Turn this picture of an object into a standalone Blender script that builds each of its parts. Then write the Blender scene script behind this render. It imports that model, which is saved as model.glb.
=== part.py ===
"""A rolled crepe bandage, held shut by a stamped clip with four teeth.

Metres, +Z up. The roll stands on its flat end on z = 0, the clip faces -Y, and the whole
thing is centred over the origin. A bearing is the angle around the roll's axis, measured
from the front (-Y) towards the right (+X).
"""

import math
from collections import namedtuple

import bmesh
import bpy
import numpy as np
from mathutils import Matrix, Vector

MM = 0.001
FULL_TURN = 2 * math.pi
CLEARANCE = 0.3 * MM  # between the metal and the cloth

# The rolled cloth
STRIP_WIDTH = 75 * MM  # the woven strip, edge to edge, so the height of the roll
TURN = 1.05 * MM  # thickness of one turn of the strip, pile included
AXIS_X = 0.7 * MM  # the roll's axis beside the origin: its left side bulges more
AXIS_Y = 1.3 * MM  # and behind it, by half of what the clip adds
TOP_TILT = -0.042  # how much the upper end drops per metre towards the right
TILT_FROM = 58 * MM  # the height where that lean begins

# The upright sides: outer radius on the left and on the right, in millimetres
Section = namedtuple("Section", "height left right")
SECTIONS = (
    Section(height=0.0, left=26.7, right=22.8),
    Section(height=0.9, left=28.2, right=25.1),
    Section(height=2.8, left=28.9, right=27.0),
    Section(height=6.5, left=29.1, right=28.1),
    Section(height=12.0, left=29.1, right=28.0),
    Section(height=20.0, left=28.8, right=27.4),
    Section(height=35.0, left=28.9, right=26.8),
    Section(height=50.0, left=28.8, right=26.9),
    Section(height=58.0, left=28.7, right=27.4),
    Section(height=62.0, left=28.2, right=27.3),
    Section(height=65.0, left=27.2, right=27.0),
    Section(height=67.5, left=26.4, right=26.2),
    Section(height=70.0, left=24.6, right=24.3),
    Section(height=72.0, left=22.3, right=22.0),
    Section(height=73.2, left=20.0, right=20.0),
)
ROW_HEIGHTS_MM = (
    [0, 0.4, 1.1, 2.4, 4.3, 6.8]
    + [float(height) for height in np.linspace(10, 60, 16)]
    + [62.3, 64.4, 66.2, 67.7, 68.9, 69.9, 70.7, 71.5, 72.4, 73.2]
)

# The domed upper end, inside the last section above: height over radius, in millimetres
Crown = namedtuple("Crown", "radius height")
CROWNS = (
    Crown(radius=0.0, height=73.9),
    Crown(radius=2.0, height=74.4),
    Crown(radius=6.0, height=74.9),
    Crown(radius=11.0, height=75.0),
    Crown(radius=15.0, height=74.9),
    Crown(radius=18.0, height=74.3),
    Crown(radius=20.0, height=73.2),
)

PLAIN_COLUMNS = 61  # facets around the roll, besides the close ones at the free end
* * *
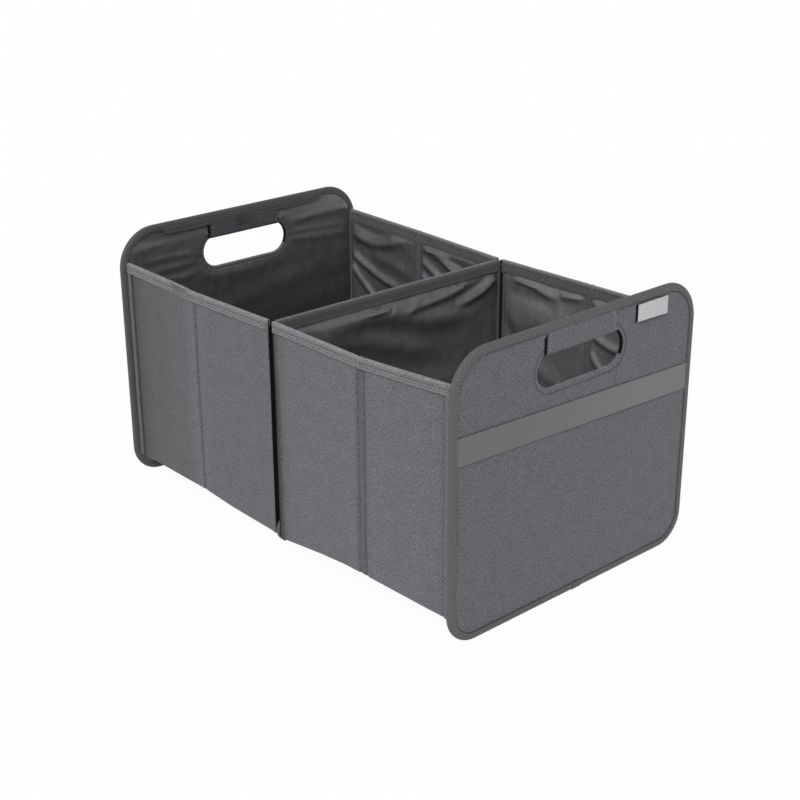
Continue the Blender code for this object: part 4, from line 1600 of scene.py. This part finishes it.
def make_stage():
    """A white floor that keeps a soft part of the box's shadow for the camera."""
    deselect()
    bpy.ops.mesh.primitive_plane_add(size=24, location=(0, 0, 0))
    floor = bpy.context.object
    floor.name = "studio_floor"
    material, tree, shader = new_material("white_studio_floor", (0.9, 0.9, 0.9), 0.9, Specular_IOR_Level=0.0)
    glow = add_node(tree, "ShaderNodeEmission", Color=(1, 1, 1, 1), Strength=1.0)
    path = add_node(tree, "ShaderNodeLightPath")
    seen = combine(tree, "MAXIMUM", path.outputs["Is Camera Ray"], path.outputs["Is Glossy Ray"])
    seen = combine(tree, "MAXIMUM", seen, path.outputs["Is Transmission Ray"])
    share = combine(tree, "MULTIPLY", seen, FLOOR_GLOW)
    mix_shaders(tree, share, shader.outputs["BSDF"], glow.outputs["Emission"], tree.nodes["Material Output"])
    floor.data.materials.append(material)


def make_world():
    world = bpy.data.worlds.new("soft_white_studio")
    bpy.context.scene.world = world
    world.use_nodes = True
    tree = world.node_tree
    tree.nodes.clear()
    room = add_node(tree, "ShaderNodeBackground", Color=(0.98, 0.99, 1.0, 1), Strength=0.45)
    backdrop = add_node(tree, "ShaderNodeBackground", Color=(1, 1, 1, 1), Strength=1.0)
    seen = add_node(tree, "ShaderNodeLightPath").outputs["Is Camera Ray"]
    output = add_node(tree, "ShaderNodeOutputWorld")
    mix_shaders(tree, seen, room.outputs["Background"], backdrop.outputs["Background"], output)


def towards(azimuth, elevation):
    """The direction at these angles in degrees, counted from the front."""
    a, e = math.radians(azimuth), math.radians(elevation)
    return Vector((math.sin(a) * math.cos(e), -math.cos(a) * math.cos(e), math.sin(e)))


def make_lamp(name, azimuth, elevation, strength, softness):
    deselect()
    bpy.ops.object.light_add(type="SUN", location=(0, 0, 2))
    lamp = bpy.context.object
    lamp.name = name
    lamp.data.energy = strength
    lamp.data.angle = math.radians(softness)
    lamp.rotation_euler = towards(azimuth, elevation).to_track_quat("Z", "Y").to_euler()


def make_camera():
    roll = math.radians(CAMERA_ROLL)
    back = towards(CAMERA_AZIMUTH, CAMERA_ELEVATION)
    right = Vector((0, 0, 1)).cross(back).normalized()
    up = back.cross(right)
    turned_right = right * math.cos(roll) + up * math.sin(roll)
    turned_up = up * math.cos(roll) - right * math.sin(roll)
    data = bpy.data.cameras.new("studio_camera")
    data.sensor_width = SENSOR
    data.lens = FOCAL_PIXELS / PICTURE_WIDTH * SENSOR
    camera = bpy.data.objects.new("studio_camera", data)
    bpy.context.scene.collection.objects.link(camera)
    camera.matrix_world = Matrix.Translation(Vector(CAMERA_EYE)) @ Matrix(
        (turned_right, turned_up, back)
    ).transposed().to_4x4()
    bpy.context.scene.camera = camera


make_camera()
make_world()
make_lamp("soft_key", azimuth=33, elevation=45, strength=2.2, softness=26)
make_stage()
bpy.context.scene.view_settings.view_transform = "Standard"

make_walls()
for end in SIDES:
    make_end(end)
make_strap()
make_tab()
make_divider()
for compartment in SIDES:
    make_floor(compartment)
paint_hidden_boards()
---
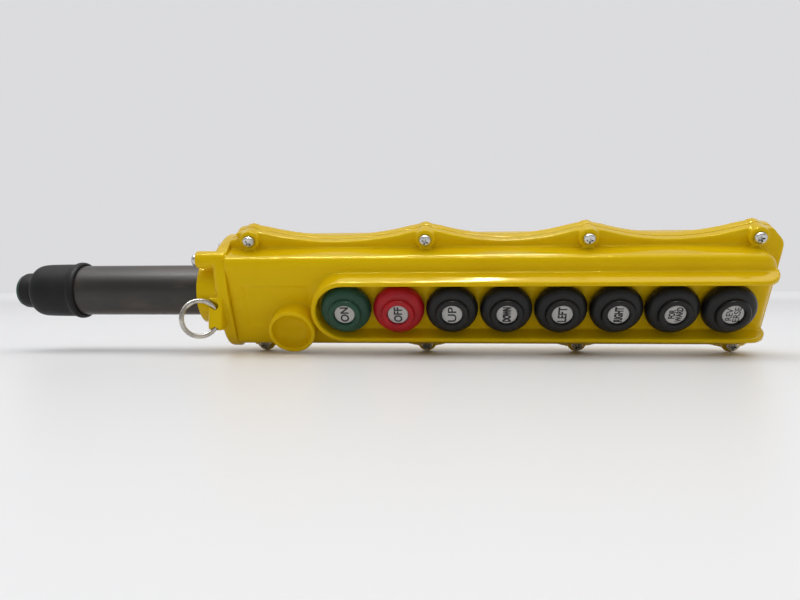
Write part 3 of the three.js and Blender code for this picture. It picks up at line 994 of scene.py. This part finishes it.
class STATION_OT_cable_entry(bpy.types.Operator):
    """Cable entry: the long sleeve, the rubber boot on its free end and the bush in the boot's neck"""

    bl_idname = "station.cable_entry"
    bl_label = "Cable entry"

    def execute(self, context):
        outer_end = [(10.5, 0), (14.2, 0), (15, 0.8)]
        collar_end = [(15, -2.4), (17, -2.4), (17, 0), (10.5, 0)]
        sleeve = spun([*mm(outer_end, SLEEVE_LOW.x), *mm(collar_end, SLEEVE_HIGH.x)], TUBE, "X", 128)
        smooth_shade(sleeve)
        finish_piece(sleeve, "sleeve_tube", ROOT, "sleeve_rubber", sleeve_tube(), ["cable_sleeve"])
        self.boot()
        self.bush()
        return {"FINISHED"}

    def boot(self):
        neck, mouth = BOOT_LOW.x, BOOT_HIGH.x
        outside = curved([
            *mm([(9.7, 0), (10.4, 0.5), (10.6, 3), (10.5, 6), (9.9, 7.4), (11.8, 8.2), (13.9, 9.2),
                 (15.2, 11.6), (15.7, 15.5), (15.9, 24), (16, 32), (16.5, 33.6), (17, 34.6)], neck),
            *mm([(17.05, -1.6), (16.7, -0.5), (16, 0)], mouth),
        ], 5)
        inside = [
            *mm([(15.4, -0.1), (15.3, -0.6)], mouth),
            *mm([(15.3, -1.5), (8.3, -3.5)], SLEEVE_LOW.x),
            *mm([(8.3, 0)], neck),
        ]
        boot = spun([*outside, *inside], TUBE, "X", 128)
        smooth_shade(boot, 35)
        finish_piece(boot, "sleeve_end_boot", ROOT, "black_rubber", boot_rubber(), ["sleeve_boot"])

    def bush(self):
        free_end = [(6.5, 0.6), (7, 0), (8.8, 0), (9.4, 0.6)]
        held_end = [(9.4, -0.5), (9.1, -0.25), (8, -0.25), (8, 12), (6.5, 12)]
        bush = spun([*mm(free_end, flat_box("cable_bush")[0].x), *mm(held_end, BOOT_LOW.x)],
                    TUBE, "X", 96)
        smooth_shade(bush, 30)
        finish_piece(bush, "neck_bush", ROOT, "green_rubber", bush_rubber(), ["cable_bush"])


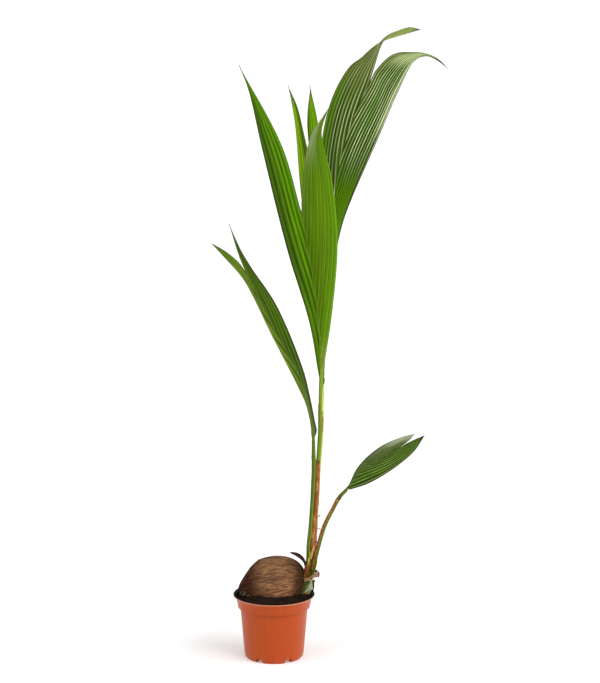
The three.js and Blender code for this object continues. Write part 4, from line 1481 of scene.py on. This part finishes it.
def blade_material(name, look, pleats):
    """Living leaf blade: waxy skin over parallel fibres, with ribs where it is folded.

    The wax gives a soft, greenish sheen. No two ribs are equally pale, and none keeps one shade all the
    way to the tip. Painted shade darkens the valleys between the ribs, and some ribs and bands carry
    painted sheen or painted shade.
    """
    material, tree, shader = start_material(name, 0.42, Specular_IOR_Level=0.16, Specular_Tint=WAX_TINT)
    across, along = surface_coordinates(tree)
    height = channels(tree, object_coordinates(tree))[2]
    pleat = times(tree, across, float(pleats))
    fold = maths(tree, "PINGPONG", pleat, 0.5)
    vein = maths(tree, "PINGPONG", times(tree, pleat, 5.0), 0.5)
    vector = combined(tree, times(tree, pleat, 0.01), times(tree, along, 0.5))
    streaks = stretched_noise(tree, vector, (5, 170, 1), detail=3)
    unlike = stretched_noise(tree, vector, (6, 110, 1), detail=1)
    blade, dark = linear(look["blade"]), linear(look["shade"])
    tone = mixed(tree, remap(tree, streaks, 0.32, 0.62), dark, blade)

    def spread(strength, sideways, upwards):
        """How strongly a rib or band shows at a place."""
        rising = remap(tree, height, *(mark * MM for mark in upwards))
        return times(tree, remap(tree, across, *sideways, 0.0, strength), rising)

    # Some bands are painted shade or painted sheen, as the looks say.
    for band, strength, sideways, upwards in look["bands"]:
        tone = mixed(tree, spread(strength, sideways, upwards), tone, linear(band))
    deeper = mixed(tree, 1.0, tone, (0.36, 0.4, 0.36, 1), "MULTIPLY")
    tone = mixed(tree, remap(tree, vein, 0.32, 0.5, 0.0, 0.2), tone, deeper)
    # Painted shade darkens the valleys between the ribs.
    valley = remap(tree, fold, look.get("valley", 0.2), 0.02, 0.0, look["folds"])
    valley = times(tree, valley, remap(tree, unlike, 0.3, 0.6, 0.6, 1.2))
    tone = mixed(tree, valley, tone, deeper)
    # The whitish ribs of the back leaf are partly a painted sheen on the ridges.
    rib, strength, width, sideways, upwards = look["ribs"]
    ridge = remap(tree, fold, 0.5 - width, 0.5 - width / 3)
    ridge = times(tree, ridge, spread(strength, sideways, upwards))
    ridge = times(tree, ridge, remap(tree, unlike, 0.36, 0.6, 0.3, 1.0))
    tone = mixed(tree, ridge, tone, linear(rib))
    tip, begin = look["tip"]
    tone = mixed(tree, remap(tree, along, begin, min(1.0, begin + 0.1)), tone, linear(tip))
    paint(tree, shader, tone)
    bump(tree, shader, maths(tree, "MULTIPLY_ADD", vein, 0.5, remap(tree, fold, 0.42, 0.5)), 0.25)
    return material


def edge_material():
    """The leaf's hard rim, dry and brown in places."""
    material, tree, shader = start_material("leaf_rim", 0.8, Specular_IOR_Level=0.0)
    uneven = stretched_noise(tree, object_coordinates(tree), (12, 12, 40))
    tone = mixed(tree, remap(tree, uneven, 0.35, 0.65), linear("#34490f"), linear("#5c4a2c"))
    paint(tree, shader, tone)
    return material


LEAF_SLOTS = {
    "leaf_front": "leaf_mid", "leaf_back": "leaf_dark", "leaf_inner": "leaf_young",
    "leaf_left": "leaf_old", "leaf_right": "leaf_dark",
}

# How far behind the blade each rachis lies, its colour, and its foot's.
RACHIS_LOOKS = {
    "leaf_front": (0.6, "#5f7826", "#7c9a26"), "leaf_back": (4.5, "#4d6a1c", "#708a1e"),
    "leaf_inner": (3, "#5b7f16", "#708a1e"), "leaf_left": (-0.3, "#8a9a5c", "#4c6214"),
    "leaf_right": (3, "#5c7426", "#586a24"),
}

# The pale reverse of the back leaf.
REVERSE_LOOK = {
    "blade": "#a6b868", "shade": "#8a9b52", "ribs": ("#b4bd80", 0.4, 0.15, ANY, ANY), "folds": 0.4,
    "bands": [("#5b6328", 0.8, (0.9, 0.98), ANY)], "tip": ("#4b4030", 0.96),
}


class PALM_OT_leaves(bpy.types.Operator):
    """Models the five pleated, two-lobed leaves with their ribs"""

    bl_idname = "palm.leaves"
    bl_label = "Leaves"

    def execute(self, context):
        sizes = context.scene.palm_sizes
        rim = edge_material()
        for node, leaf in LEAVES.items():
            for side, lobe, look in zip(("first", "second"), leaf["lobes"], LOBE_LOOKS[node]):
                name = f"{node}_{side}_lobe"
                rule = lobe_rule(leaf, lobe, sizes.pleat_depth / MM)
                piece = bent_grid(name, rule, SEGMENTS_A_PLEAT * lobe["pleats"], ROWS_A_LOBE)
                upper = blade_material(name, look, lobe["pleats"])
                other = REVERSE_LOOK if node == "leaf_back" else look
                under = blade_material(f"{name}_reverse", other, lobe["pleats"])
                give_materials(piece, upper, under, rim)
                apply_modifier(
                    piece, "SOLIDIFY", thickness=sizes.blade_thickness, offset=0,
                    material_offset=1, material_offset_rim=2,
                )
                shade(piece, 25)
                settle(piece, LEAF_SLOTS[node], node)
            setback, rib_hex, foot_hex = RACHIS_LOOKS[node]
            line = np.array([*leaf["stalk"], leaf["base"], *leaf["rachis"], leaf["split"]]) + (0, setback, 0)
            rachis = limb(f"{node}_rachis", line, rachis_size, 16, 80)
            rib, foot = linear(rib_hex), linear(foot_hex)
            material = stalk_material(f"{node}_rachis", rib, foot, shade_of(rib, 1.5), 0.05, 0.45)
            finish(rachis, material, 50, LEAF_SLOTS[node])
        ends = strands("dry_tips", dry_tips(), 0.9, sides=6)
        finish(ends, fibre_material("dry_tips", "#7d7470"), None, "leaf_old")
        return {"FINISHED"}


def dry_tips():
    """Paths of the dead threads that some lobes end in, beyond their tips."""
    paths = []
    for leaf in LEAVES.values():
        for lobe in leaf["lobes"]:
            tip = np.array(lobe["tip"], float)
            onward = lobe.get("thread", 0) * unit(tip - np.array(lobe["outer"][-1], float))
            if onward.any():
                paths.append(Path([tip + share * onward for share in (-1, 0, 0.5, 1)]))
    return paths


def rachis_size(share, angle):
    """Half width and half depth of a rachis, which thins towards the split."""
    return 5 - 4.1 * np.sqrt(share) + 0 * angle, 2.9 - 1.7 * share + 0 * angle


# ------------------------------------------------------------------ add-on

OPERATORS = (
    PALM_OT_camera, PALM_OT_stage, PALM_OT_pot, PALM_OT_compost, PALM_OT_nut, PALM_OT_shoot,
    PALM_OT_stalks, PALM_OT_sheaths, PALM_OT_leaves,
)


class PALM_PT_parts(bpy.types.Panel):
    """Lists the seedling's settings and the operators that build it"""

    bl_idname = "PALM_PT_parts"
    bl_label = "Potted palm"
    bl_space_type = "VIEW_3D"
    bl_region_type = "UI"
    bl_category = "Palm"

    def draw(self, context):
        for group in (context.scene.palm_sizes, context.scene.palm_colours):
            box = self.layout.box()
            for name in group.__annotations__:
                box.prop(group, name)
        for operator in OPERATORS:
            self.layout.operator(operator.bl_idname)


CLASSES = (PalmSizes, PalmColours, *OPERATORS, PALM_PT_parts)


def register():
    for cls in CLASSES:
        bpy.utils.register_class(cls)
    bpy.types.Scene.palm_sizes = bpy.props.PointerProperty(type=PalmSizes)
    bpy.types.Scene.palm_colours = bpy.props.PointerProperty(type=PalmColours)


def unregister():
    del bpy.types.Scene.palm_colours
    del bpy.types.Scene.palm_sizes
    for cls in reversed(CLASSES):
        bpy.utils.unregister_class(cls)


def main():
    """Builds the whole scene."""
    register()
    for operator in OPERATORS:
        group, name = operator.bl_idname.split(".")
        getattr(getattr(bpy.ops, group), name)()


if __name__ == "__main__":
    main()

* **What to produce**
Transcribe, word for word, every line from the line with "Turn this picture" to the line with "TILT_FROM = 58", inclusive, and output nothing else.

* **Task response**
Turn this picture of an object into a standalone Blender script that builds each of its parts. Then write the Blender scene script behind this render. It imports that model, which is saved as model.glb.
=== part.py ===
"""A rolled crepe bandage, held shut by a stamped clip with four teeth.

Metres, +Z up. The roll stands on its flat end on z = 0, the clip faces -Y, and the whole
thing is centred over the origin. A bearing is the angle around the roll's axis, measured
from the front (-Y) towards the right (+X).
"""

import math
from collections import namedtuple

import bmesh
import bpy
import numpy as np
from mathutils import Matrix, Vector

MM = 0.001
FULL_TURN = 2 * math.pi
CLEARANCE = 0.3 * MM  # between the metal and the cloth

# The rolled cloth
STRIP_WIDTH = 75 * MM  # the woven strip, edge to edge, so the height of the roll
TURN = 1.05 * MM  # thickness of one turn of the strip, pile included
AXIS_X = 0.7 * MM  # the roll's axis beside the origin: its left side bulges more
AXIS_Y = 1.3 * MM  # and behind it, by half of what the clip adds
TOP_TILT = -0.042  # how much the upper end drops per metre towards the right
TILT_FROM = 58 * MM  # the height where that lean begins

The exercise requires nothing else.